My fear of bears at the outhouse has been the subject of much merriment from our friends and other cottagers. What kind of city boy would be afraid of a 500-pound animal that has been known to kill humans?
Every summer they laugh and every summer I tremble.
But this summer, if we can make it there, I will arrive with some scary facts in tow. Last week, a woman in Alaska visited an outdoor john in the bush only to be bitten or scratched on the “bottom”, as the English like to say, by a great big bear that was hibernating in the depths of the outhouse.
“I got out there and sat down on the toilet and immediately something bit my butt right as I sat down,” Shannon Stevens told reporters.
“I jumped up and I screamed when it happened,” my soulmate said.
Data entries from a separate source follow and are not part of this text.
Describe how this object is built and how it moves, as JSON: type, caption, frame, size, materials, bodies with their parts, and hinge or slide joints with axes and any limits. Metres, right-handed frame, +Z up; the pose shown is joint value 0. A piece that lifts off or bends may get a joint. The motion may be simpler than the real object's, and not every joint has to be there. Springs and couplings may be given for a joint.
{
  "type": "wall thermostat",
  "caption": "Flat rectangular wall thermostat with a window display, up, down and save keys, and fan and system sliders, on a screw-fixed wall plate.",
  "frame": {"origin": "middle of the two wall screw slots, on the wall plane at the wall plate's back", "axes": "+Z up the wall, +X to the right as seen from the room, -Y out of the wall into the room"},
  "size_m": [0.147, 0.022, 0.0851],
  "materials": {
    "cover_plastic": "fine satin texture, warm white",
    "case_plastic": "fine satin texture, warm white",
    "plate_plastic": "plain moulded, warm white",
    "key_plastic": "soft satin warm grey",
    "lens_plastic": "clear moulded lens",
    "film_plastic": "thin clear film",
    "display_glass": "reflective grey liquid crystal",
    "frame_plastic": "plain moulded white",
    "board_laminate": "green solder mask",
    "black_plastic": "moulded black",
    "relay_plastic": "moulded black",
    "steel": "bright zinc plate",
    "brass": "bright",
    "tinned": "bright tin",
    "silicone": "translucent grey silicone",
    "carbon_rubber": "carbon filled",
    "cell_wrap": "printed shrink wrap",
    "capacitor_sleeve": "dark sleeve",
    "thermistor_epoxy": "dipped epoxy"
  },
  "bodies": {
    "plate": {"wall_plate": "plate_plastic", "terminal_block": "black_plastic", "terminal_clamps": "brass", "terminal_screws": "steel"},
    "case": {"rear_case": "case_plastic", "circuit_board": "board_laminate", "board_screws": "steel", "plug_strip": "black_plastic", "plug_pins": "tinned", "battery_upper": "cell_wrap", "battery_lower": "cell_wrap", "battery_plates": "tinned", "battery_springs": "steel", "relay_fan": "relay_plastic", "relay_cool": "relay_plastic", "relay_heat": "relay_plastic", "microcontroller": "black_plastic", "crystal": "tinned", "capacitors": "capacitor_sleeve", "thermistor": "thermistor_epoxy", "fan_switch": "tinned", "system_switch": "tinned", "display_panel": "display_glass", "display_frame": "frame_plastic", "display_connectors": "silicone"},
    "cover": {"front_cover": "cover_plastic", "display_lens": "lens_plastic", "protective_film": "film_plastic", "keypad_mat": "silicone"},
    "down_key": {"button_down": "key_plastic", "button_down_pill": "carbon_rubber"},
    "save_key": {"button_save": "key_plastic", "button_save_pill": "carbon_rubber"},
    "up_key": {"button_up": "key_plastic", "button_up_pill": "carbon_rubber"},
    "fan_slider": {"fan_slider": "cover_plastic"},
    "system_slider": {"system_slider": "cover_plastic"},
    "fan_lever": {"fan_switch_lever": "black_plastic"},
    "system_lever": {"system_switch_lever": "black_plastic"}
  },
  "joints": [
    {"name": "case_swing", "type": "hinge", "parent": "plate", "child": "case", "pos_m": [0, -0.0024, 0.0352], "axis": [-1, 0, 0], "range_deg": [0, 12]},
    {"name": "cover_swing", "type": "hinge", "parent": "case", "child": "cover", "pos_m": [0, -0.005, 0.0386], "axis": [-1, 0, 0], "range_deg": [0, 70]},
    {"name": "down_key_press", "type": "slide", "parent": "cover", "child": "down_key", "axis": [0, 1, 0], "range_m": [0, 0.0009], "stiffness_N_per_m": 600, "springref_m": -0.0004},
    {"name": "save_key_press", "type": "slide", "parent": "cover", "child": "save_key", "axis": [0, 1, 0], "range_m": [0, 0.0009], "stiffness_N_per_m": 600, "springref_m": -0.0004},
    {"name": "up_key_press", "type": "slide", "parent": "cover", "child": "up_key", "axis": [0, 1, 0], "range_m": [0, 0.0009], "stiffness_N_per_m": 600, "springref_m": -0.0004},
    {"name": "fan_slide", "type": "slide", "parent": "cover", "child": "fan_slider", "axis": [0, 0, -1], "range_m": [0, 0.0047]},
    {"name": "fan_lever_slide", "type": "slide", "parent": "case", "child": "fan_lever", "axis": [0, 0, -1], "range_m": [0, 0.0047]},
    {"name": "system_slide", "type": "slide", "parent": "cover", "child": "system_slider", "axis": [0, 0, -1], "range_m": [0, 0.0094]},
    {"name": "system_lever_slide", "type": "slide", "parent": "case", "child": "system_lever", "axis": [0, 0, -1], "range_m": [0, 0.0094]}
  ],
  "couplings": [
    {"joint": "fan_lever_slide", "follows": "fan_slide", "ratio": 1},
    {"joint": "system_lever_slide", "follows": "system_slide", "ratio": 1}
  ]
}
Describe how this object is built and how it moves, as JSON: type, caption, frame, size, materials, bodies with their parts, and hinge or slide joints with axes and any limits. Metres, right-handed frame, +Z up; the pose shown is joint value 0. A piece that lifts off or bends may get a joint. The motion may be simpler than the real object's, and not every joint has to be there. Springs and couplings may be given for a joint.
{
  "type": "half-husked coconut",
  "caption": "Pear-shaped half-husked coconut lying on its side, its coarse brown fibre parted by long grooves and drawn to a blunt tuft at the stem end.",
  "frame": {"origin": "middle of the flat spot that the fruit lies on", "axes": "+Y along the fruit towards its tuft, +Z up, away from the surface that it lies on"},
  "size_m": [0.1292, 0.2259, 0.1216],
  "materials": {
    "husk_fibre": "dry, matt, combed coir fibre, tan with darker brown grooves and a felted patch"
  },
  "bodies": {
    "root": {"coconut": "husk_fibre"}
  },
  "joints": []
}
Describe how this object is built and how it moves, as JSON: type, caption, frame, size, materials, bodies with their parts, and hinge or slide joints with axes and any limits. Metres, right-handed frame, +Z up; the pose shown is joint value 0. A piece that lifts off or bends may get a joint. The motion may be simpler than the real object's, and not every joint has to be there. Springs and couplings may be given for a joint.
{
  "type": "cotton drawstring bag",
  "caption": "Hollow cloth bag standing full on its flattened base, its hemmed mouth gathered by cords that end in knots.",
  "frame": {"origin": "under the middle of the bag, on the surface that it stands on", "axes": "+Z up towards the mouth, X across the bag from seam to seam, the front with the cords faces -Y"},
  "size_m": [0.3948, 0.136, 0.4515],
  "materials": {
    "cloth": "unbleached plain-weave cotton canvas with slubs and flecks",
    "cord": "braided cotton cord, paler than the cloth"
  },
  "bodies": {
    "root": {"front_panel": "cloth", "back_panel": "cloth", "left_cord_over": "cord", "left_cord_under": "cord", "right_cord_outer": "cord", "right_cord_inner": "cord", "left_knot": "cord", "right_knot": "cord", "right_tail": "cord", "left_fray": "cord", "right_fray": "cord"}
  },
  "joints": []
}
The woman’s brother Erik, who had joined her on the snowmobile run, at first thought she had been bitten by a squirrel or a mink, or something small. He picked up his flashlight and ventured to the outhouse to do an inspection.
“I opened the toilet seat and there’s just a bear face just right there at the level of the toilet seat, just looking right back up through the hole, right at me,” he said, emphasizing the word “just.”
“I just shut the lid as fast as I could. I said, ‘There’s a bear down there, we got to get out of here now.”
The next morning, they found bear tracks all over the property, but the bear had left the area. “You could see them across the snow, coming up to the side of the outhouse,” she said. They figure (being the kind of people who “figure”) the bear got inside the outhouse through an opening at the bottom of the back door.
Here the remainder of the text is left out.